La virgen de la servilleta

Mil seiscientos treinta y tantos; Sevilla, a la sazón, punto de partida hacia el Nuevo mundo, hacia las Indias occidentales, hacia los territorios que debieron llamarse en su totalidad Colombia, por su descubridor, y que por un espabilado florentino, Américo Vespucio, que advirtió la envergadura de las tierras descubiertas, que no eran ni mucho menos las Indias, se dieron en llamar América en su honor. Sevilla en sus últimos años de prosperidad y comienzo de su decadencia, tenía su puerto siempre abarrotado de naves que iban y venían a la tierra prometida. Buques cargados de oro, plata, tabaco especias y frutos desconocidos en las tierras de acá. Barcazas de carga, urcas, galeones bien artillados, galeras, y todo lo que se moviera con viento y trapo. El barrio portuario, Triana, hierve de gente; comerciantes, viajeros que llegan o se van, chamarileros, artesanos, y toda clase de hampones, de pícaros dispuestos a aligerar de su bolsa al incauto viandante. Seguro que de no ser  personajes novelescos del inmortal Cervantes, los pequeños Rinconete y Cortadillo, a las órdenes de Monipodio, estarían enfrascados en una partida de cartas desplumando a un pardillo. Un artista exhibe su “mercancía”, su obra pictórica; seis o siete lienzos recién pintados, apoyados en la pared de una taberna. Es el joven Bartolomé; siempre consigue vender algunos cuadros a los pasajeros que se embarcan rumbo al Nuevo Mundo.

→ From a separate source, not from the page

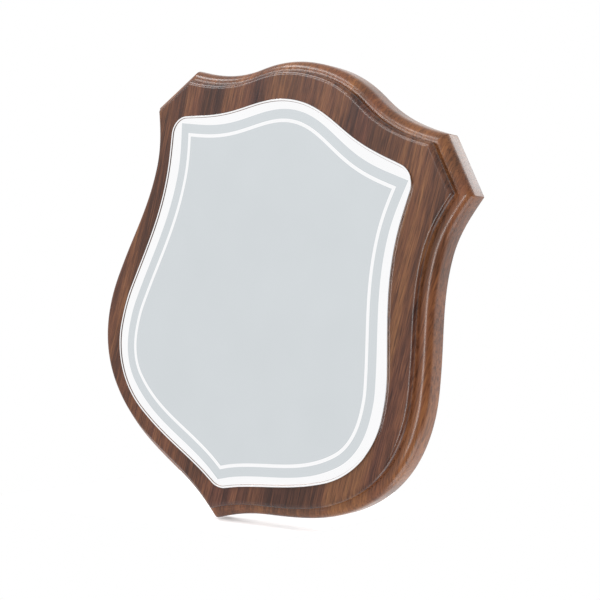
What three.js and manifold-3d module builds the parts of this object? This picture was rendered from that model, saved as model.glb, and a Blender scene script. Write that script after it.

Bartolomé Esteban Pérez (posteriormente adoptaría el segundo apellido de su madre, Murillo), nació en la ciudad hispalense en 1617, siendo el menor de  catorce hermanos. Al marchar de Sevilla su maestro, Juan del Castillo, el joven de poco más de veinte años, se ganaba  la vida vendiendo cuadros en el puerto y en las feria sevillanas. En un primer viaje a Madrid  mantuvo contacto con su paisano Velázquez que ya era pintor de Corte. En la capital del reino conoció las pinturas flamencas de Van Dyck y Rubens y las del veneciano Tiziano. Impresionado por la nueva manera de pintar, evolucionó en su estilo. Su primer gran encargo fue una serie de pinturas para el claustro chico del convento sevillano de San Francisco. Este trabajo le supuso el reconocimiento como pintor de prestigio, desde entonces su fama fue en aumento. Su maestría se hace patente en el tratamiento de luces y sombras; con una sabia distribución volumétrica, dota a su pintura de  máxima expresividad. Sus pinturas le colocan merecidamente entre los pintores de primera fila del Barroco.

Quizás Murillo sea conocido popularmente por su temática religiosa y, sobre todo, por las Inmaculadas. Sin embargo, además de un excelente retratista, pocos como él reflejaron la vida cotidiana de su tiempo. Utilizó como modelos a humildes mujeres, ancianos y niños; a éstos los retrató magistralmente, poniendo de manifiesto, además de su pobreza, la  pillería reflejada en sus rostros y su alegría, quizás por el hecho de estar comiendo: “Niños comiendo de una tartera”, “Niños comiendo uvas y melón” (Pinacoteca de Munich), “Niño con perro” (Museo Ermitage, San Petersburgo),”Niño espulgándose (Louvre).

Es muy conocida la leyenda  por la cual, un fraile rogó, dado que el pintor era afable y generoso, le pintase en una servilleta una virgen con niño para acompañarle en sus oraciones. Así lo hizo el artista y de ahí tomó el nombre aquél cuadro “Virgen de la servilleta”. Pero la leyenda es falsa pues aunque el cuadro existe (Museo de Bellas Artes de Sevilla), el soporte de la pintura es un lienzo utilizado por los pintores para óleo y no un tejido apropiado para una servilleta.

A Murillo se le debe el mérito de fundar una academia en Sevilla, germen fructífero de lo que serían estos posteriores y reputados centros de enseñanza en España. Pero la obra Murillo fue denostada durante mucho tiempo, tildando su pintura de blanda  meliflua y propia de  cromos. Rehabilitado después y reconocido como uno de los grandes pintores del XVII; no en vano los museos más importantes de todo el mundo se han disputado su obra.

Murillo murió en 1682, enterrado en la iglesia de la Santa Cruz de Sevilla.; dicho templo fue arrasado por las tropas napoleónicas y se cree que los restos del pintor se encuentran en algún lugar  bajo la plaza del mismo nombre; allí puede verse desde 1858 una placa en su memoria en una pared de dicha plaza.